Many expect the damage from hurricane-force winds, but few are adequately prepared for the resulting floods. Coastal flooding contributed to nearly 65 per cent of Superstorm Sandy’s $18.75 billion total insured loss.

Hurricane behaviour itself is unpredictable. Winds and storm surge heights can fluctuate widely before they hit land, making it difficult to predict their impact, but advances in technology enable the simulation of the complex interaction between wind and waves throughout the hurricane’s life cycle to provide a more accurate, comprehensive view of coastal flood risk.

This allows insurers to model risk with confidence down to the local level. They can even underwrite and assess localised surge risk and damage, and quantify contents and structural damage floor by floor. Limitations can also be quantified to help analysts obtain a more holistic view of risk and understand a portfolio’s sensitivity to known uncertainties associated with storm surge risk.

So what are the insurance ramifications of building in high risk areas and how could insurance modelling impact the way we design and construct?

The Insurance Council of Australia (ICA) says, despite the risks, more and bigger buildings are being built in disaster-prone areas, such as cyclone-vulnerable regions and flood plains.

“Over the past few decades coastal regions, in particular the east coast, have experienced intense development and population growth, much of it in places that are vulnerable to flooding and tropical storms,” a spokesperson for the ICA said.

“This is compounded by the fact the properties being built are not always being constructed to be sufficiently resilient and durable in the face of extreme weather. Homes are built to protect the occupants but they are not generally being built to last. This creates safer buildings but they remain vulnerable to damage.”

Individual insurers and the industry in general rely on Australian standards to test the suitability of building products, and work closely with building standards committees on these issues. If it becomes obvious that a building product is no longer suitable, resulting for example in a higher proportion of claims received by insurers, the industry may address this directly with the building standards committee.

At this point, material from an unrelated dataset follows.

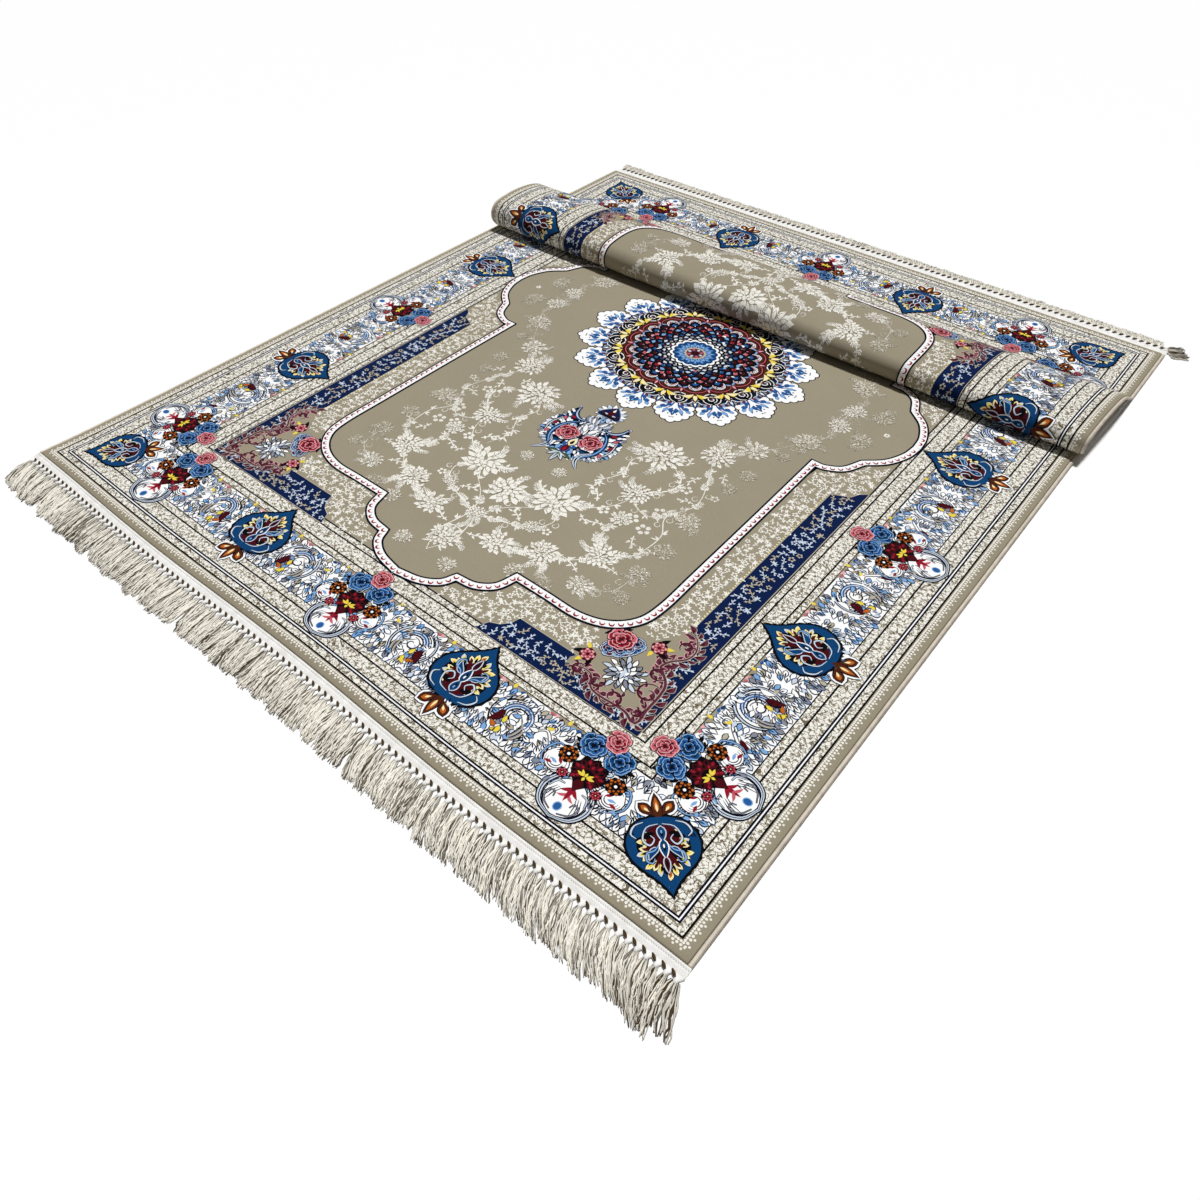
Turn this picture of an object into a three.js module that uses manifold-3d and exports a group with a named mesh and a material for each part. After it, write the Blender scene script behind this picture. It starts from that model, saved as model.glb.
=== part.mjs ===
// Flat-woven Persian-style carpet lying on a floor, with one soft rolled fold near its far end.
// The cloth is one solid: it runs away flat, turns back under the roll, comes forward, turns up over the
// front of the roll and falls to the floor again. Each end carries a sewn tape with knotted tassels, and
// each long edge a bound cord. Millimetres, +Z up, +Y away from the near fringe, +X to the right.
import * as THREE from 'three';
import * as BufferGeometryUtils from 'three/addons/utils/BufferGeometryUtils.js';
import Module from 'manifold-3d';

// Woven cloth
const clothLength = 2250;
const clothWidth = 1482;
const clothThickness = 10;
const pieceGap = 0.3;

// Where the folded cloth lies
const rollFrontLeft = 1282;
const rollFrontRight = 1295;
const farEdgeY = 1799;
const sidewaysDrift = 17;
const crossStations = 12;

// Folds in the order in which the cloth meets them. Radii are at mid thickness, headings in degrees from
// +Y towards +Z after the bend, and steps is the number of facets.
const folds = {
  backTurn: { radiusLeft: 9.5, radiusRight: 9.5, headingLeft: 183, headingRight: 182.6, steps: 12 },
  rollBelow: { radiusLeft: 36, radiusRight: 25, headingLeft: 90, headingRight: 90, steps: 7 },
  rollAbove: { radiusLeft: 28.5, radiusRight: 16, headingLeft: 12, headingRight: 12, steps: 6 },
  crown: { radiusLeft: 340, radiusRight: 420, headingLeft: -8, headingRight: -8, steps: 4 },
  crownBack: { radiusLeft: 110, radiusRight: 160, headingLeft: -31, headingRight: -28, steps: 4 },
  heel: { radiusLeft: 45, radiusRight: 45, headingLeft: 0, headingRight: 0, steps: 5 },
};

// Unevenness of the lying cloth
const endWave = { depth: 6, pitch: 740, reach: 220, steps: 4 };
const cornerFlare = { out: 6, reach: 90 };

// Bound cord along each long edge, a row for each place across it
const cordWidth = 7;
const cordSection = [
  { across: 0, halfThickness: 2.4 },
  { across: 0.5, halfThickness: 3.2 },
  { across: 1, halfThickness: 1.7 },
];

// Sewn tape and its tassels
const tapeWidth = 20;
const tapeThickness = 2.2;
const tasselPitch = 14.25;
const tasselCount = 105;
const tasselLength = 72;
const tasselRoot = 1.5;
// Shape of a tassel from its root on the tape, past the knot, to its tip. Width and height in mm.
const tasselShape = [
  { along: 0, width: 7.5, height: 1.8 },
  { along: 0.16, width: 4.6, height: 5.2 },
  { along: 0.5, width: 8.4, height: 5.6 },
  { along: 1, width: 8, height: 3.4 },
];
// How far the tassels lean sideways for each millimetre they run, as two slow waves
const tasselLean = [
  { size: 0.15, pitch: 335, phase: 0.6 },
  { size: 0.05, pitch: 128, phase: 2.1 },
];
const tasselTopNarrowing = 0.6;
const cornerTasselLean = 1.1;
const cornerTasselLength = 0.62;

const degrees = Math.PI / 180;
const mix = (left, right, share) => left + (right - left) * share;

// One bend at constant curvature: what it adds to the cloth's length and to the place of its end
function bendMove(radius, from, to) {
  const turn = (to - from) * degrees;
  const side = Math.sign(turn);
  return {
    length: radius * Math.abs(turn),
    dy: side * radius * (Math.sin(to * degrees) - Math.sin(from * degrees)),
    dz: side * radius * (Math.cos(from * degrees) - Math.cos(to * degrees)),
  };
}

// The folds at one place across the cloth, with the straight runs between them worked out so that the
// cloth keeps its length, the roll its front line, and the far end its edge on the floor.
function foldPlan(share) {
  const bends = {};
  let heading = 0;
  for (const [name, row] of Object.entries(folds)) {
    const radius = mix(row.radiusLeft, row.radiusRight, share);
    const next = mix(row.headingLeft, row.headingRight, share);
    bends[name] = { radius, from: heading, to: next, steps: row.steps, ...bendMove(radius, heading, next) };
    heading = next;
  }
  const frontY = mix(rollFrontLeft, rollFrontRight, share);
  const back = bends.backTurn.to * degrees;
  const slope = bends.crownBack.to * degrees;
  const over = [bends.rollAbove, bends.crown, bends.crownBack, bends.heel];
  const runsFor = (middle) => {
    const risen = bends.backTurn.dz + middle * Math.sin(back) + bends.rollBelow.dz;
    const fall = -over.reduce((sum, bend) => sum + bend.dz, risen) / Math.sin(slope);
    const near = frontY - bends.backTurn.dy - middle * Math.cos(back) - bends.rollBelow.dy;
    const landed = over.reduce((sum, bend) => sum + bend.dy, frontY) + fall * Math.cos(slope);
    return { near, middle, fall, far: farEdgeY - landed };
  };
  const bendLength = Object.values(bends).reduce((sum, bend) => sum + bend.length, 0);
  const lengthFor = (runs) => runs.near + runs.middle + runs.fall + runs.far + bendLength;
  const shortest = lengthFor(runsFor(0));
  const perMiddle = lengthFor(runsFor(1)) - shortest;
  return { bends, runs: runsFor((clothLength - shortest) / perMiddle) };
}

// Points along the mid line of the cloth at one place across it: y, z, heading and distance v
function sectionLine(share) {
  const { bends, runs } = foldPlan(share);
  const line = [{ y: 0, z: clothThickness / 2, heading: 0, v: 0 }];
  const straight = (length, heading) => {
    const last = line[line.length - 1];
    const y = last.y + length * Math.cos(heading * degrees);
    const z = last.z + length * Math.sin(heading * degrees);
    line.push({ y, z, heading, v: last.v + length });
  };
  const curve = (bend) => {
    const start = line[line.length - 1];
    for (let step = 1; step <= bend.steps; step++) {
      const heading = mix(bend.from, bend.to, step / bend.steps);
      const move = bendMove(bend.radius, bend.from, heading);
      line.push({ y: start.y + move.dy, z: start.z + move.dz, heading, v: start.v + move.length });
    }
  };
  for (let step = 0; step < endWave.steps; step++) {
    straight(endWave.reach / endWave.steps, 0);
  }
  straight(runs.near - endWave.reach, 0);
  curve(bends.backTurn);
  straight(runs.middle, bends.backTurn.to);
  curve(bends.rollBelow);
  curve(bends.rollAbove);
  curve(bends.crown);
  curve(bends.crownBack);
  straight(runs.fall, bends.crownBack.to);
  curve(bends.heel);
  straight(runs.far, 0);
  return line;
}

const smooth = (share) => {
  const held = Math.min(1, Math.max(0, share));
  return held * held * (3 - 2 * held);
};

// The cloth drifts sideways through the fold, and its near end is a little wavy with one flared corner
const driftStart = foldPlan(0.5).runs.near;
const driftEnd = clothLength - foldPlan(0.5).runs.far;
const driftAt = (v) => sidewaysDrift * smooth((v - driftStart) / (driftEnd - driftStart));
const waveAt = (x) => -endWave.depth * (1 - Math.cos(2 * Math.PI * x / endWave.pitch)) / 2;

// A point of the cloth: x across it, j along its section, and the height above the mid surface
const sections = new Map();
function clothPoint(x, j, height) {
  const across = Math.min(clothWidth / 2, Math.max(-clothWidth / 2, x));
  if (!sections.has(across)) {
    sections.set(across, sectionLine(across / clothWidth + 0.5));
  }
  const point = sections.get(across)[j];
  const fade = Math.max(0, 1 - point.v / endWave.reach);
  const flare = cornerFlare.out * Math.exp(-point.v / cornerFlare.reach) * Math.max(0, -across * 2 / clothWidth);
  return new THREE.Vector3(
    x + driftAt(point.v) - flare,
    point.y + waveAt(across) * fade * fade - height * Math.sin(point.heading * degrees),
    point.z + height * Math.cos(point.heading * degrees),
  );
}

// A closed shell with an upper and a lower face, walled round its four sides.
// place(i, j, upper) gives each corner, i running across and j along.
function shell(countAcross, countAlong, place) {
  const positions = [];
  const indices = [];
  const row = countAlong + 1;
  const layer = (countAcross + 1) * row;
  for (const upper of [false, true]) {
    for (let i = 0; i <= countAcross; i++) {
      for (let j = 0; j <= countAlong; j++) {
        positions.push(...place(i, j, upper).toArray());
      }
    }
  }
  const at = (i, j, upper) => (upper ? layer : 0) + i * row + j;
  const quad = (a, b, c, d) => indices.push(a, b, c, a, c, d);
  for (let i = 0; i < countAcross; i++) {
    for (let j = 0; j < countAlong; j++) {
      quad(at(i, j, true), at(i + 1, j, true), at(i + 1, j + 1, true), at(i, j + 1, true));
      quad(at(i, j, false), at(i, j + 1, false), at(i + 1, j + 1, false), at(i + 1, j, false));
    }
    quad(at(i, 0, false), at(i + 1, 0, false), at(i + 1, 0, true), at(i, 0, true));
    quad(at(i + 1, countAlong, false), at(i, countAlong, false),
      at(i, countAlong, true), at(i + 1, countAlong, true));
  }
  for (let j = 0; j < countAlong; j++) {
    quad(at(0, j + 1, false), at(0, j, false), at(0, j, true), at(0, j + 1, true));
    quad(at(countAcross, j, false), at(countAcross, j + 1, false),
      at(countAcross, j + 1, true), at(countAcross, j, true));
  }
  const geometry = new THREE.BufferGeometry();
  geometry.setAttribute('position', new THREE.Float32BufferAttribute(positions, 3));
  geometry.setIndex(indices);
  return geometry;
}

// Carpet
const lastPoint = sectionLine(0).length - 1;
const stationX = (i) => (i / crossStations - 0.5) * clothWidth;

function carpetGeometry() {
  const half = clothThickness / 2;
  return shell(crossStations, lastPoint, (i, j, upper) => clothPoint(stationX(i), j, upper ? half : -half));
}

// Bound cord on one long edge, side -1 on the left and 1 on the right
function bindingGeometry(side) {
  const rows = side > 0 ? cordSection : [...cordSection].reverse();
  return shell(rows.length - 1, lastPoint, (i, j, upper) => {
    const { across, halfThickness } = rows[i];
    const x = side * (clothWidth / 2 + pieceGap + across * cordWidth);
    return clothPoint(x, j, upper ? halfThickness : -halfThickness);
  });
}

// Fringe: a tape with one row of knotted tassels, end -1 on the near edge and 1 on the far edge
const cordOuter = clothWidth / 2 + pieceGap + cordWidth;

function tapeShell(end) {
  const edge = end < 0 ? 0 : lastPoint;
  const half = clothThickness / 2;
  const innerAt = (x) => clothPoint(x, edge, -half);
  const stations = [-cordOuter];
  for (let i = 0; i <= crossStations; i++) {
    stations.push(stationX(i));
  }
  stations.push(cordOuter);
  return shell(stations.length - 1, 1, (i, j, upper) => {
    const inner = innerAt(stations[i]);
    const outward = (end < 0) === (j === 0) ? tapeWidth : 0;
    return new THREE.Vector3(inner.x, inner.y + end * (pieceGap + outward), upper ? tapeThickness : 0);
  });
}

function tasselShell(end, index) {
  const last = tasselCount - 1;
  const x = (index - last / 2) * tasselPitch;
  const left = Math.floor((x / clothWidth + 0.5) * crossStations);
  const before = clothPoint(stationX(left), end < 0 ? 0 : lastPoint, 0);
  const after = clothPoint(stationX(left + 1), end < 0 ? 0 : lastPoint, 0);
  const share = (x - stationX(left)) / (stationX(left + 1) - stationX(left));
  const start = before.lerp(after, share);
  start.y += end * (pieceGap + tapeWidth - tasselRoot);
  const isCorner = end > 0 && index === last;
  const wave = tasselLean.reduce((sum, row) => {
    return sum + row.size * Math.sin(2 * Math.PI * x / row.pitch + row.phase + end);
  }, 0);
  const lean = isCorner ? cornerTasselLean : wave;
  const uneven = 1 + 0.045 * Math.sin(2.4 * index + end) + 0.03 * Math.sin(5.1 * index);
  const length = tasselLength * (isCorner ? cornerTasselLength : uneven);
  return shell(1, tasselShape.length - 1, (i, j, upper) => {
    const row = tasselShape[end < 0 ? tasselShape.length - 1 - j : j];
    const forward = row.along * length;
    const halfWidth = row.width / 2 * (upper ? tasselTopNarrowing : 1);
    const middle = start.x + lean * forward * row.along;
    return new THREE.Vector3(middle + (i ? halfWidth : -halfWidth), start.y + end * forward, upper ? row.height : 0);
  });
}

const manifoldLibrary = await Module();
manifoldLibrary.setup();

function toSolid(geometry) {
  const merged = BufferGeometryUtils.mergeVertices(geometry);
  return new manifoldLibrary.Manifold(new manifoldLibrary.Mesh({
    numProp: 3,
    vertProperties: Float32Array.from(merged.attributes.position.array),
    triVerts: Uint32Array.from(merged.index.array),
  }));
}

function toGeometry(solid) {
  const mesh = solid.getMesh();
  const geometry = new THREE.BufferGeometry();
  geometry.setAttribute('position', new THREE.Float32BufferAttribute(mesh.vertProperties, 3));
  geometry.setIndex(Array.from(mesh.triVerts));
  return geometry;
}

function fringeGeometry(end) {
  let solid = toSolid(tapeShell(end));
  for (let index = 0; index < tasselCount; index++) {
    solid = solid.add(toSolid(tasselShell(end, index)));
  }
  return toGeometry(solid);
}

// Materials
const woolGround = new THREE.MeshStandardMaterial({ color: 0x9a917d, roughness: 0.95, metalness: 0 });
const cordYarn = new THREE.MeshStandardMaterial({ color: 0xb3a797, roughness: 0.9, metalness: 0 });
const cottonYarn = new THREE.MeshStandardMaterial({ color: 0xd9d3c6, roughness: 0.9, metalness: 0 });

const carpet = new THREE.Group();
function addPiece(name, geometry, material) {
  geometry.computeVertexNormals();
  const mesh = new THREE.Mesh(geometry, material);
  mesh.name = name;
  carpet.add(mesh);
}
addPiece('carpet', carpetGeometry(), woolGround);
addPiece('binding_left', bindingGeometry(-1), cordYarn);
addPiece('binding_right', bindingGeometry(1), cordYarn);
addPiece('fringe_near', fringeGeometry(-1), cottonYarn);
addPiece('fringe_far', fringeGeometry(1), cottonYarn);

// The origin is the centre of the whole piece, on the floor
const box = new THREE.Box3().setFromObject(carpet);
const centre = box.getCenter(new THREE.Vector3());
carpet.position.set(-centre.x, -centre.y, 0);

export default carpet;
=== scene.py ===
import math
import random
import bpy
import numpy as np
from mathutils import Matrix, Vector
from mathutils.geometry import tessellate_polygon


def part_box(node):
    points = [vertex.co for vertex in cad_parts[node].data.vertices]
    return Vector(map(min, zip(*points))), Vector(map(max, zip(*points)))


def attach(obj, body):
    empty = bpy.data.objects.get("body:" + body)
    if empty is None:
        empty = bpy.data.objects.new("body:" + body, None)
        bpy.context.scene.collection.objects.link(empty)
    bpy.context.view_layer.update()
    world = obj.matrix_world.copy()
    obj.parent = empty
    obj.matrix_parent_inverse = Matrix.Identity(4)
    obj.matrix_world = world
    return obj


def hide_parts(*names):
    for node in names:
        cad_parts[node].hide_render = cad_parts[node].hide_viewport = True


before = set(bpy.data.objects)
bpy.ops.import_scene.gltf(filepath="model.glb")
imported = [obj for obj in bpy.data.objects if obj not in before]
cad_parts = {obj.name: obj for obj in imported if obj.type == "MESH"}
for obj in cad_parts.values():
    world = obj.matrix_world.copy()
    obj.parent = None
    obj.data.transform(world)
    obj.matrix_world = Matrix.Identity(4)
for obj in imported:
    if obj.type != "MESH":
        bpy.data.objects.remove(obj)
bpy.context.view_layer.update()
print("frame loaded")

mm = 0.001   # all sizes below are in millimetres and turn into metres where a mesh is made

# the woven cloth and the way it is folded
cloth = {
    "length": 2250, "width": 1482, "thickness": 10,
    "rollFront": (1282, 1295),        # left and right end of the roll's front line
    "farEdge": 1799,
    "drift": 17,                      # sideways drift of the far part
    "wave": {"depth": 6, "pitch": 740, "reach": 220},
    "flare": {"out": 6, "reach": 90},
    "cordWidth": 7, "gap": 0.3,
}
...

For example, a building insulation material was found to be rated incorrectly for use in certain circumstances, and the ICA worked with the Building Codes Board to change the coding for the use of this product.

To encourage policyholders to understand and explore the risks and vulnerabilities of their property, the ICA is developing the Building Resilience Tool (BRRT). BRRT is designed to encourage homeowners, home buyers, home builders and property professionals to adopt improved material selection and design.

A component of this is the Building Resilience Knowledge Database, a portal of information on the resilience of building products and materials to extreme weather events. BRRT will provide a comprehensive listing of all building materials available in Australia, such as roof tiles and insulation blocks, and list how durable they are to certain risks, such as saltwater inundation or hail damage.

“As the BRRT is developed and becomes more widely used, it should help contribute to a change in attitudes on the importance of building durable, resilient properties,” an ICA spokesperson said.

On a macro level, various reports (including the Productivity Commission’s report into disaster funding, the Australian Government Actuary report into home and contents insurance and strata insurance in North Queensland and the Financial System Inquiry) reinforce the need for federal, state and local governments to protect communities from hazards such as floods, cyclones, storms and bushfires, and make appropriate planning decisions to account for current and anticipated extreme weather events. The most recent Productivity Commission report adds that insurers should share their expertise and information such as claims data to inform these land use planning decisions

“When support is lacking, coupled with a failure to make informed land use planning decisions, this can increase a local government’s risk of exposure to litigation,” said Mark Baker-Jones, special counsel, environment, planning and climate change adaptation at DLA Piper. “This is particularly true where a local government is perceived to have acted negligently because of a failure to act appropriately, or a failure to respond at all, to the impacts of climate change.”

As a case in point, in the US, insurers filed a class action claim against local governments in the Cook County region, saying that the local governments, as the sole authorities charged with supervising and coordinating stormwater management across the municipalities, through their negligence to adopt reasonable stormwater management practices, caused economic loss to the plaintiffs.

The insurer claims that the local governments should have known about the increase in intensity, duration and frequency in rainfall from climate change, and failed to adopt and implement policies to deal with the impacts.

Recently, Lloyds, one of the world’s biggest insurers, stated that “climate change projection based approaches are required for those making long-term commitments, for example, insuring or investing in infrastructure.”

“The message being sent from the insurance industry and acutely demonstrated in the action in the US is that it is not the physical impacts on assets that are the main concern when dealing with the impacts of climate change,” said Baker-Jones. “The primary concern for those charged with land use planning and development of infrastructure lies with decision making – how those assets are dealt with and how they are planned, managed and operated in light of the physical impacts.”